Menurut saya, it's okay kalau kita mengakui kelemahan kita, bahwa kita memang tidak sempurna dan kita ini manusia biasa. Kita tidak sempurna namun kita berusaha untuk menjadi manusia yang lebih baik lagi, ya kan? Pernah suatu hari teman saya berkata bahwa dia buta warna. Saya tidak pernah tahu kalau dia buta warna. Awalnya saya kaget, namun saya jadi penasaran, akan dunia yang dia lihat seperti apa, karena pasti cara pandang dia berbeda. Saya selalu tertarik dengan cara pandang orang lain melihat dunia, karena menurut saya pasti berbeda-beda.
Pernah suatu hari adik saya yang paling kecil sedang bermain dengan temannya, mereka bermain kadang akur dan kadang berantem lalu nanti bermain lagi. Menurut saya anak kecil selalu memberikan kenyamanan untuk temannya. Mereka bermain dengan saling menawarkan kenyamanan sehingga mereka pun memiliki rasa kasih yang lebih luas dari kita yang katanya dewasa ini.

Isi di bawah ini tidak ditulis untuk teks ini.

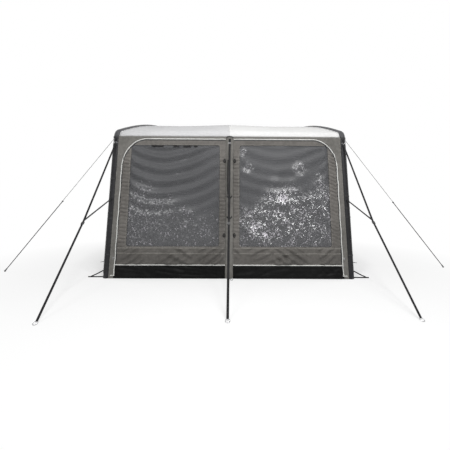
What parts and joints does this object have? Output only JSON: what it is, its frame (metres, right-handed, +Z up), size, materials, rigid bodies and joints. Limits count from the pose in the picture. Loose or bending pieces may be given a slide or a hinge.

Saya jadi ingat sebuah quote dari Atticus begini bunyinya : Watch carefully, the magic that occurs, when you give a person just enough comfort to be themselves.
Hingga akhirnya tidak lagi menjadi berarti dengan yang namanya perbedaan status, penampilan, harta benda, baju yang kamu pakai, tas yang kamu pakai, rambut yang kamu punya, atau wajah yang terpapang di kepalamu. Itu menjadi sesuatu yang fana ketika ada suatu hal yang lebih berharga ditawarkan, yakni pribadi yang penuh kasih. Karena kualitas yang terbaik ada di hati.